Cela part d’une réflexion sur La Bruyère (le livre est sous-titré Essai sur La Bruyère) pour embrayer sur une réflexion bien plus large, qui porte sur toute la littérature contemporaine et, en creux, sur sa propre écriture. Le premier et le dernier chapitre semblent plutôt biographiques, presque romanesques, à propos de La Bruyère, qu’il montre comme personnage complexe, voire détestable en tant qu’homme, ce qui introduit immédiatement dans une atmosphère autre que celle de la simple vénération des classiques, dans ce clair-obscur quignardien qui fait le plaisir de ses lecteurs ; il parle d’ailleurs de « l’indulgence parfois injustifiée qu’on porte plus volontiers et presque mélancoliquement aux œuvres du passé (chp. III). La première édition des Caractères, en 1688, marque cependant pour Quignard une date essentielle, celle du discontinu concerté, pensé et assumé par l’auteur (tandis que les Pensées de Pascal ne doivent qu’à la mort, les fragments d’Héraclite à la perte du livre original, les Maximes de La Rochefoucauld à un but défini, les Essais de Montaigne à la digression anthologique). Avant La Bruyère, il n’y a que des « préfragmentaires ».

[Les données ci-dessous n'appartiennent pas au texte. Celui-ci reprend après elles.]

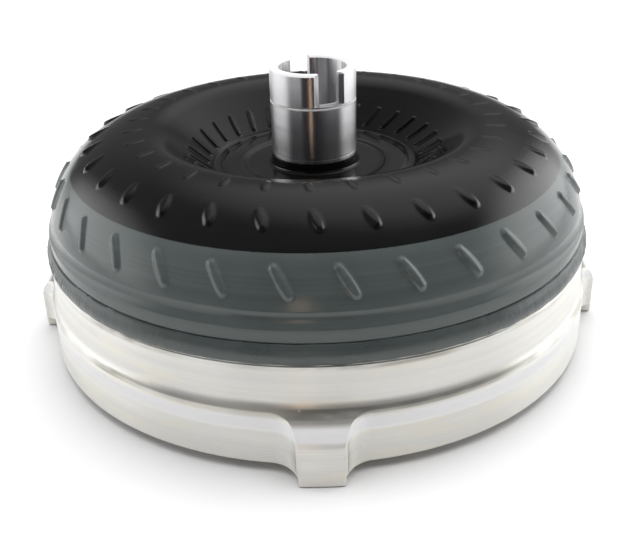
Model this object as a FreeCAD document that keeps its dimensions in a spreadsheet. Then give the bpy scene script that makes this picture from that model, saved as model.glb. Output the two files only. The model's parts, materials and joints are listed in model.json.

Un leitmotiv du livre est le « dégoût » que provoque, chez les contemporains de La Bruyère (notamment Racine et Boileau) comme chez lui-même, cette esthétique du fragment, qui est d’abord une esthétique négative. Comme souvent chez Quignard, l’illustration de ce dégoût se fait par un épisode éloigné et d’ordre non-théorique, en l’occurrence celui de la bataille d’Hochstedt racontée par Saint-Simon (chp. IV). L’auteur introduit ici un de ses déplacements dont il a le secret. Il navigue ensuite parmi les contemporains, assez rapidement d’ailleurs, sans s’y attarder : Blanchot, Leiris et d’autres. Oublie-t-il volontairement René Char, qui parle tant des fragments d’Héraclite comme son modèle littéraire ? Nous n’en saurons rien, tant les exemples pourraient se multiplier dans cette esthétique du fragment qui est peut-être le cœur de la littéraire contemporain. Ou plutôt : de la littérature contemporaine qui en vaut la peine ?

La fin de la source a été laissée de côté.